WRITTEN REQUEST:
Copy out each line that has "type" in it.

TASK INPUT:
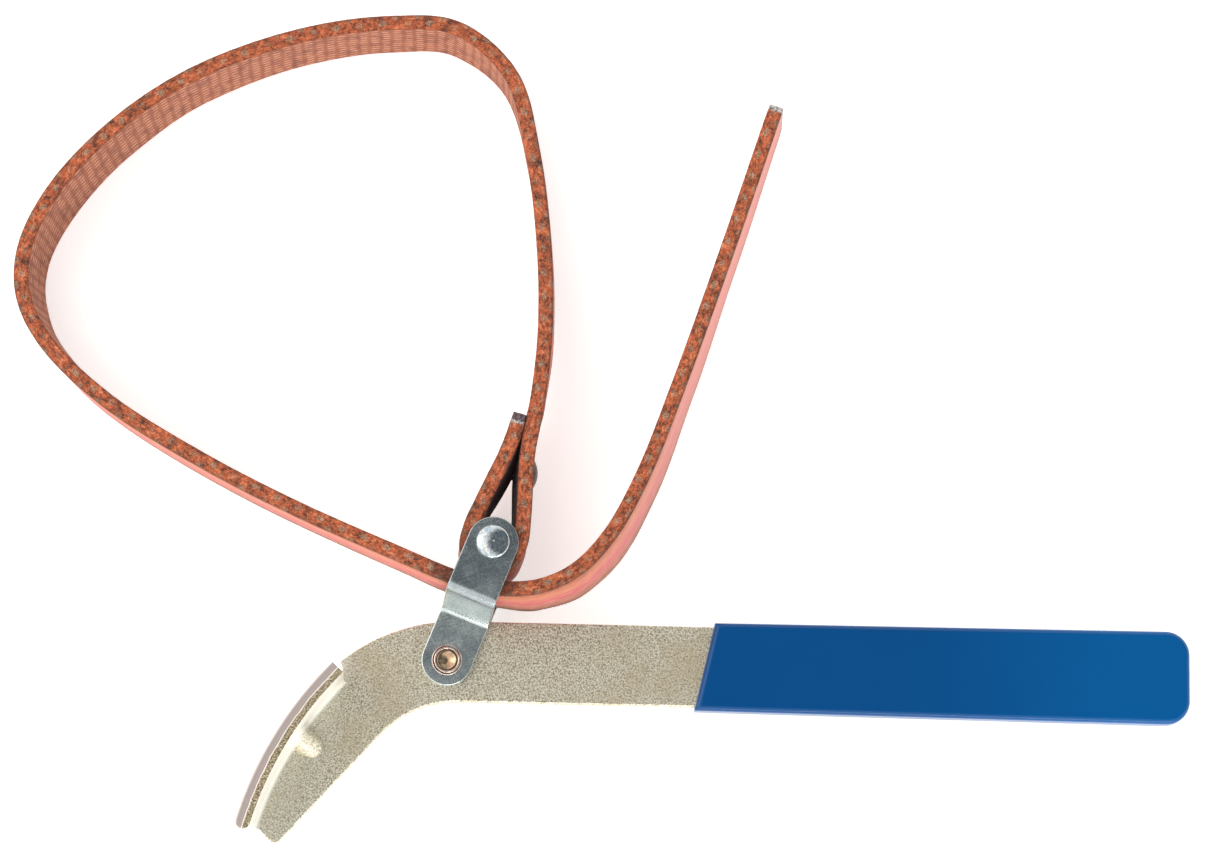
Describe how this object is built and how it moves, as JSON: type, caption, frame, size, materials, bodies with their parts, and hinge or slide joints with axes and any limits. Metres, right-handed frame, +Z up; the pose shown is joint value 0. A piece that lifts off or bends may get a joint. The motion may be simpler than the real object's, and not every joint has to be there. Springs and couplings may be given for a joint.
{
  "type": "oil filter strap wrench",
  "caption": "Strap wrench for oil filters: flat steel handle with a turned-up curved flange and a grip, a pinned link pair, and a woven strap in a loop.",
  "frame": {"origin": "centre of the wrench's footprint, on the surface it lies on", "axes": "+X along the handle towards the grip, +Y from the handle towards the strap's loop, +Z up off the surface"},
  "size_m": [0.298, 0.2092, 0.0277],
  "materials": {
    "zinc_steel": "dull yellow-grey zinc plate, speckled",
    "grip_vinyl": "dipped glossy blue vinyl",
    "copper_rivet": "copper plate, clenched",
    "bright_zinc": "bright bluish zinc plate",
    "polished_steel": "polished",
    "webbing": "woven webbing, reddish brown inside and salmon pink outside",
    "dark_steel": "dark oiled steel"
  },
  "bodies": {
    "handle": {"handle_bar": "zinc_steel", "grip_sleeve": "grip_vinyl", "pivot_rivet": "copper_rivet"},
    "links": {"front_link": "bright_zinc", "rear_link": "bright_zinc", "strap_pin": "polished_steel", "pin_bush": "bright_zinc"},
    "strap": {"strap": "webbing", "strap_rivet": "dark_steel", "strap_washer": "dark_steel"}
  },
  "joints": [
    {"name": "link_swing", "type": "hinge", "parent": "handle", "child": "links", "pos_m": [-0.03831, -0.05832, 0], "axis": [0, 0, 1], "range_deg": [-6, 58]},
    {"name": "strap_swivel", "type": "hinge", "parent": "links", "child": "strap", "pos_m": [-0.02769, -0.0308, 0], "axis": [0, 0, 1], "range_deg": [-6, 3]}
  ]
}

...

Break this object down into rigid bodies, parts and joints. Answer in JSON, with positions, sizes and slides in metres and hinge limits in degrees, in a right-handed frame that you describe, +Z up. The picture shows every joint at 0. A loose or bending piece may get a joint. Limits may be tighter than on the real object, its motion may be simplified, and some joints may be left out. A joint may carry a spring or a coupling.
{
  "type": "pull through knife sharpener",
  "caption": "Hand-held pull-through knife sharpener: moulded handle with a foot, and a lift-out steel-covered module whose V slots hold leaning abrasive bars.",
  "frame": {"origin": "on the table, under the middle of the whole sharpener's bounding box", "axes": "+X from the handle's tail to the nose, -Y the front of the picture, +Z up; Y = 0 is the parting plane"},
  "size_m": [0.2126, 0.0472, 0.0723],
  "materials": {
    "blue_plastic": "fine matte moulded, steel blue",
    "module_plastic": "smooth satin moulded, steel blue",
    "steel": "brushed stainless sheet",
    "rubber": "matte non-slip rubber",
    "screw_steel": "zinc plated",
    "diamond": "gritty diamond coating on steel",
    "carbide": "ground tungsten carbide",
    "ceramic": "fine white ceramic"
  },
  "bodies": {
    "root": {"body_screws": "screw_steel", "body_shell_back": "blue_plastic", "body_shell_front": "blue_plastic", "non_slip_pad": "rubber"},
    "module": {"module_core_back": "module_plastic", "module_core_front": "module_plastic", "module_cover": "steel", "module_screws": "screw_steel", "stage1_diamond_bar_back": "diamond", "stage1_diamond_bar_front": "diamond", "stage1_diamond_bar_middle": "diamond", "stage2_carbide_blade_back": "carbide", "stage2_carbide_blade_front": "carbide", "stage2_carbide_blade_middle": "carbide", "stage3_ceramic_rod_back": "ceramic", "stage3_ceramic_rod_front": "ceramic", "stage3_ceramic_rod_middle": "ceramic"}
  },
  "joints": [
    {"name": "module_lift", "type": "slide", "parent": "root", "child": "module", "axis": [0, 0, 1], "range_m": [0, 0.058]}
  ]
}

THE SOLUTION:
Describe how this object is built and how it moves, as JSON: type, caption, frame, size, materials, bodies with their parts, and hinge or slide joints with axes and any limits. Metres, right-handed frame, +Z up; the pose shown is joint value 0. A piece that lifts off or bends may get a joint. The motion may be simpler than the real object's, and not every joint has to be there. Springs and couplings may be given for a joint.
  "type": "oil filter strap wrench",
    {"name": "link_swing", "type": "hinge", "parent": "handle", "child": "links", "pos_m": [-0.03831, -0.05832, 0], "axis": [0, 0, 1], "range_deg": [-6, 58]},
    {"name": "strap_swivel", "type": "hinge", "parent": "links", "child": "strap", "pos_m": [-0.02769, -0.0308, 0], "axis": [0, 0, 1], "range_deg": [-6, 3]}
  "type": "pull through knife sharpener",
    {"name": "module_lift", "type": "slide", "parent": "root", "child": "module", "axis": [0, 0, 1], "range_m": [0, 0.058]}